Thirdly, once again we can agree with that most perceptive if frequently impenetrable political scientist Ghita lonescu. Some multinationals can be tricky to deal with: they occasionally infringe the sovereignty of governments. British governments needed the expertise and the resources of the oil companies to develop the North Sea. They had, therefore, to be a bit careful when it came to trying to push them around. But the idea, with which Mr Jenkin flirts, that it would all be different if we went in for a bit more nationalisation in the energy field à la Norvège is sadly naive. Whoever it is who commands the already nationalised heights of the economy, it is clearly not Government or Parliament. Who can challenge, for example, Rooke’s rule in the world of gas? (In seeking to do so incidentally, which is really another story, the Government would be well advised to take up Professor Colin Robinson’s proposal and reduce the British Gas Corporation’s monopoly and monopsony powers in the purchase of North Sea gas, instead of snipping away at the High Street showrooms.)
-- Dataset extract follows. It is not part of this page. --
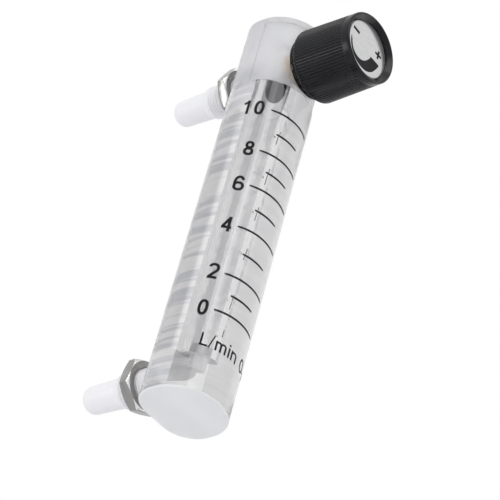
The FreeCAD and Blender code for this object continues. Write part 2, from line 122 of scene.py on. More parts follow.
# Hose fittings
SHANK_Y = 7.35
STUD_END_Y = 24.5
THREAD_START_Y = 7.5
THREAD_END_Y = 24.1
NOZZLE_Y = 26.0
NOZZLE_R = 4.35
NOZZLE_DRAFT = 0.35
NOZZLE_ROUND = 3.0
NOZZLE_BASE_ROUND = 0.8
SEAL_Y = 5.45
SEAL_R = 2.95

# Hex nuts: sizes, the zone round their chamfers that is painted bright as a highlight, where each one starts
# and how far it is turned
NUT_FLATS = 14.5
NUT_THICKNESS = 3.3
NUT_CHAMFER = 0.55
NUT_BORE_CHAMFER = 0.35
NUT_EDGE = 0.2
NUT_EDGE_ANGLE = 22
NUT_MARGIN = 0.05
HIGHLIGHT_INSIDE = 0.3
HIGHLIGHT_REACH = 1.3
INLET_NUT_Y = 17.0
INLET_NUT_TURN = 22.6
OUTLET_NUT_Y = 14.0
OUTLET_NUT_TURN = 5.8

# Knob: a tapered cap with a smooth band, a recessed disc in front and a hub inside
KNOB_LENGTH = 21.0
KNOB_REAR_Y = KNOB_FRONT_Y + KNOB_LENGTH
KNOB_REAR_R = 11.25
KNOB_FRONT_R = 10.85
KNOB_BAND = 2.4
RIM_ROUND = 0.6
RIM_LAND = 1.25
RIM_BEVEL_DEPTH = 0.95
RIM_BEVEL_ROUND = 0.15
RECESS_ROUND = 0.1
BAND_STEPS = (-0.5, 0.0, 0.15, 0.45)
REAR_LAND = 1.6
REAR_CURVE = ((0.1, 1.05), (0.45, 0.682), (0.85, 0.264), (1.1, 0.06), (1.4, 0.0))
FLANK_END = 1.35
FLANK_STEPS = 7
CAVITY_R = 8.13
CAVITY_DRAFT = 0.3
CAVITY_FLOOR_Y = -30.2
CAVITY_FILLET = 0.6
HUB_ROOT_R = 5.5
HUB_END_R = 5.25
HUB_END_Y = -18.9
HUB_RELIEF = 0.5
HUB_LIP_R = 3.9
HUB_BORE_R = 3.91
HUB_BORE_END_Y = -30.9
DISC_R = 8.85
DISC_FIT = 0.05
DISC_DEPTH = 1.6
DISC_THICKNESS = 0.6
DISC_ROUND = 0.15
DISC_Y = KNOB_FRONT_Y + DISC_DEPTH
DISC_BACK_Y = DISC_Y + DISC_THICKNESS

# Knob ribs: outside a radius, over the flank, each with a flat crest and sloping sides
RIB_COUNT = 75
RIB_SEGMENTS = 12
RIB_HEIGHT = 0.32
RIB_INSIDE_R = 9.9
RIB_FLANK = 5.2
RIB_GROOVE = 0.55
RIB_FADE = 0.8

# Float: a round nose, a groove at three distances below the rim, and the rim
FLOAT_TOP_Z = 115.3
FLOAT_LENGTH = 5.8
FLOAT_RIM_Z = 114.1
FLOAT_R = 3.0
FLOAT_GROOVE_R = 2.65
FLOAT_NOSE_R = 1.85
FLOAT_NOSE_LENGTH = 1.7
FLOAT_NOSE_ROUND = 1.4
FLOAT_SHOULDER_ROUND = 1.5
FLOAT_GROOVE = (1.6, 1.2, 0.4)

# Scale marks: height, and the number beside a long mark
MARKS = (
    (26.33, 0), (32.52, None), (38.73, 2), (47.00, None), (55.29, 4), (62.70, None),
    (70.11, 6), (76.60, None), (83.12, 8), (90.81, None), (98.51, 10),
)

# Angles in degrees round the front, from its middle: the ends of the marks and the figures' places
LONG_MARK = (-40.3, 31.0)
SHORT_MARK = (-24.8, 13.5)
FIGURE_ANGLE = -54.5
TEN_ANGLES = (-72.0, -56.2)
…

All these lessons are central to the job of salvaging British manufacturing industry, or what is left of it. There is one view of our North Sea fortune which suggests that all this oil wealth should be used to help run down industry and to turn us into the sort of rentier culture about which a modern Proust might write with facility. According to this argument, we should be more relaxed about the decline of British industry and invest the oil riches in profitable enterprises abroad, not at home. Apart from the devastating social effects of this approach, its economic justification is skimpy, as the Governor of the Bank of England noted in his Ashridge lecture last year. There is no salvation by that route. Economic and industrial revival will depend on our doing a little bit of everything, doing it well and doing it consistently over several years. We have tried almost everything else.